XML-RPC on the other hand maps very good to those programmatic ways, but is a pain if you use it to push around documents. The reason is, you either push the documents around as a serialized string, or you do conversions on the document to translate them into data structures and pass those around. The latter works quite nice if your structures are more or less fixed, but is hairy at best if your structures are bound to change frequently.

So what about blogging APIs? I think they will have to be quite fixed in their structure. Ok, there will be extensions, but the core data (that is stored in databases in many tools) needs to be fixed at least to some extent. So here we are on a border between both areas.

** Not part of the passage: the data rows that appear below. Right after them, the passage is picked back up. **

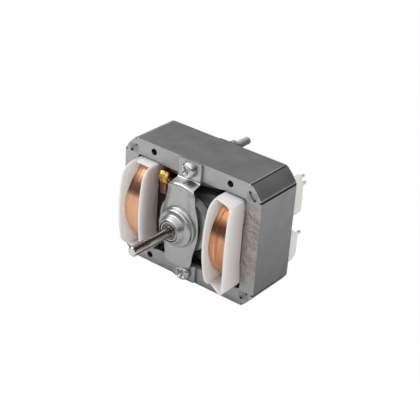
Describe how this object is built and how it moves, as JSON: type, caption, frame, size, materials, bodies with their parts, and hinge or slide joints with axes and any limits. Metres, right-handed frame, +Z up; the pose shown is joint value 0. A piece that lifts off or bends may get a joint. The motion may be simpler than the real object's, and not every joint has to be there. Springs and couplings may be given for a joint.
{
  "type": "range hood fan motor",
  "caption": "Open-frame shaded-pole motor: laminated stack, a winding each side, stamped bearing brackets and a long round drive shaft.",
  "frame": {"origin": "centre of the four mounting holes in the stack's front face, on the shaft axis", "axes": "-Y along the drive end of the shaft, +X to the right seen from the front, +Z up"},
  "size_m": [0.084, 0.087, 0.0666],
  "materials": {
    "lamination": "bare stamped electrical steel, satin",
    "rotor_lamination": "bare laminated steel with a turned surface",
    "zinc_sheet": "bright zinc-plated sheet, satin",
    "spring_steel": "bare spring steel",
    "fastener": "bright zinc plating",
    "shaft_steel": "ground and polished",
    "sintered": "oil-soaked sintered metal, matt",
    "copper_wire": "enamelled copper wire",
    "copper_bar": "bare copper bar",
    "bobbin_plastic": "natural white nylon, slightly translucent",
    "cover_plastic": "natural white nylon, slightly translucent",
    "terminal_plastic": "cream plastic",
    "tinned": "tinned",
    "cast_aluminium": "as cast",
    "sleeve_plastic": "plain plastic",
    "fibre": "hard fibre",
    "felt": "oil-soaked felt"
  },
  "bodies": {
    "stator": {"stator_yoke": "lamination", "pole_core": "lamination", "shading_ring_left": "copper_bar", "shading_ring_right": "copper_bar", "bobbin_left": "bobbin_plastic", "bobbin_right": "bobbin_plastic", "winding_left": "copper_wire", "winding_right": "copper_wire", "slot_cover_left_top": "cover_plastic", "slot_cover_left_bottom": "cover_plastic", "slot_cover_right_top": "cover_plastic", "slot_cover_right_bottom": "cover_plastic", "terminal_block": "terminal_plastic", "terminal_pin_left": "tinned", "terminal_pins_right": "tinned", "front_bracket": "zinc_sheet", "rear_bracket": "zinc_sheet", "bearing_front": "sintered", "bearing_rear": "sintered", "retainer_front": "spring_steel", "retainer_rear": "spring_steel", "felt_front": "felt", "felt_rear": "felt", "through_screws": "fastener", "lock_washers": "fastener", "hex_nuts": "fastener"},
    "rotor": {"rotor_core": "rotor_lamination", "rotor_cage": "cast_aluminium", "shaft": "shaft_steel", "thrust_sleeve_front": "sleeve_plastic", "thrust_sleeve_rear": "sleeve_plastic", "thrust_washer_front": "fibre", "thrust_washer_rear": "fibre"}
  },
  "joints": [
    {"name": "rotor_spin", "type": "hinge", "parent": "stator", "child": "rotor", "pos_m": [0, 0, 0], "axis": [0, -1, 0], "continuous": true}
  ]
}
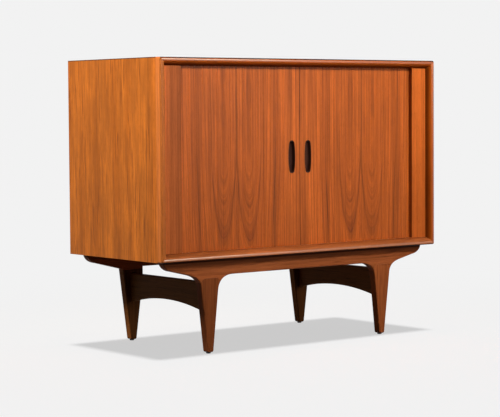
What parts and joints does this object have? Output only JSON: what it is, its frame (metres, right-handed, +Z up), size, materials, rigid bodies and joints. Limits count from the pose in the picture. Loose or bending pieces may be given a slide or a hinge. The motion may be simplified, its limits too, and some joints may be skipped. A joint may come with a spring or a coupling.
{
  "type": "tambour door cabinet",
  "caption": "Low wooden cabinet with slatted tambour doors that slide into its sides, recessed finger pulls, a mitred front lipping and a sled base with tapered legs and arched stretchers.",
  "frame": {"origin": "on the floor under the middle of the case's width and depth", "axes": "+X to the right seen from the front, +Y from the front to the back, +Z up"},
  "size_m": [0.98, 0.44, 0.79],
  "materials": {
    "case_wood": "satin oiled teak veneer, golden orange, grain upright on the sides",
    "lipping_wood": "satin lacquered solid teak",
    "stile_wood": "satin teak",
    "door_wood": "satin teak, cathedral grain, upright",
    "base_wood": "satin dark teak",
    "inside_wood": "pale satin veneer",
    "pull_wood": "dark stained satin hardwood",
    "canvas": "plain woven canvas",
    "glide": "matte",
    "pin_brass": "satin",
    "screw_steel": "zinc plated",
    "tenon_wood": "raw beech"
  },
  "bodies": {
    "cabinet": {"case_top": "case_wood", "case_bottom": "case_wood", "case_side_left": "case_wood", "case_side_right": "case_wood", "back_panel": "inside_wood", "back_screw_1": "screw_steel", "back_screw_2": "screw_steel", "back_screw_3": "screw_steel", "back_screw_4": "screw_steel", "back_screw_5": "screw_steel", "back_screw_6": "screw_steel", "front_edge_bottom": "lipping_wood", "front_edge_top": "lipping_wood", "front_edge_left": "lipping_wood", "front_edge_right": "lipping_wood", "fixed_stile_left": "stile_wood", "fixed_stile_right": "stile_wood", "centre_partition": "inside_wood", "pocket_liner_left": "inside_wood", "pocket_liner_right": "inside_wood", "shelf_left": "inside_wood", "shelf_right": "inside_wood", "shelf_pin_left_1": "pin_brass", "shelf_pin_left_2": "pin_brass", "shelf_pin_left_3": "pin_brass", "shelf_pin_left_4": "pin_brass", "shelf_pin_right_1": "pin_brass", "shelf_pin_right_2": "pin_brass", "shelf_pin_right_3": "pin_brass", "shelf_pin_right_4": "pin_brass", "front_rail": "base_wood", "rear_rail": "base_wood", "front_left_leg": "base_wood", "front_right_leg": "base_wood", "rear_left_leg": "base_wood", "rear_right_leg": "base_wood", "front_left_leg_tenon": "tenon_wood", "front_right_leg_tenon": "tenon_wood", "rear_left_leg_tenon": "tenon_wood", "rear_right_leg_tenon": "tenon_wood", "front_left_glide": "glide", "front_right_glide": "glide", "rear_left_glide": "glide", "rear_right_glide": "glide", "front_rail_screw_1": "screw_steel", "front_rail_screw_2": "screw_steel", "front_rail_screw_3": "screw_steel", "rear_rail_screw_1": "screw_steel", "rear_rail_screw_2": "screw_steel", "rear_rail_screw_3": "screw_steel", "left_stretcher": "base_wood", "right_stretcher": "base_wood"},
    "left_door": {"left_meeting_stile": "door_wood", "left_finger_pull": "pull_wood", "left_tambour": "door_wood", "left_canvas": "canvas"},
    "right_door": {"right_meeting_stile": "door_wood", "right_finger_pull": "pull_wood", "right_tambour": "door_wood", "right_canvas": "canvas"}
  },
  "joints": [
    {"name": "left_door_slide", "type": "slide", "parent": "cabinet", "child": "left_door", "axis": [-1, 0, 0], "range_m": [0, 0.355], "deforming": ["left_tambour", "left_canvas"]},
    {"name": "right_door_slide", "type": "slide", "parent": "cabinet", "child": "right_door", "axis": [1, 0, 0], "range_m": [0, 0.355], "deforming": ["right_tambour", "right_canvas"]}
  ]
}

People who like to work with the information and enricht/extract information in a more general way - for example for knowledge engineering stuff - will prefer a more RESTian approach, as that will be much faster. They just need documents as a whole and will most surely use DOM parsers and stuff like XPath to access content.

But there are the oldfashioned application programmers. Those who build simple plain applications to just do one thing nicely: aggregate feeds, present them to users and allow blogging of the stuff. And there are blog software programmers with existing products that would like to enrich their application with a standard API. All those people will prefer a more programmatical approach, as that fits much better into their application. Using DOM trees and traversing full documents won't help them, as they actually will throw away much of the enriched stuff (except where the explicitly support it). This is fine, as they set total different goals for their software, their main focus is the blogging experience, not so much the knowledge engineering.

I think exactly this is a good reason to provide both in Necho. A RESTian API for full document working and XML-RPC API for more programmatic access. Both have their points for them.

I would like to see the REST API be the leading API, the primary API. Why? Because I am quite sure that sooner or later blogging applications will become much more than they are today. So the goal should be to pin down a good way to work with documents and information in a more abstract way, and REST is in my opinion much nicer.

But the XML-RPC API will allow people to implement stuff now and with their current tools. It won't be too much work for them, as they can build on existing stuff in their application. This will give Necho a much broader base in the blogging world, even if some of those people only use part of it's power. That's the reason why XML-RPC should be the minor protocol, somehow deduced from the full REST protocol.

How to do this? I think what is needed is a simple mapping that shows how to translate between a Necho entry and an internal data structure that can be passed by XML-RPC. And some minimal API to post, edit and delete entries in the database using XML-RPC. This will be enough to allow people to make use of Necho now.

The full power of Necho will only be unleashed when you use a more document centric approach of passing stuff around, but that doesn't say that we shouldn't give some gentle pushing to the spec!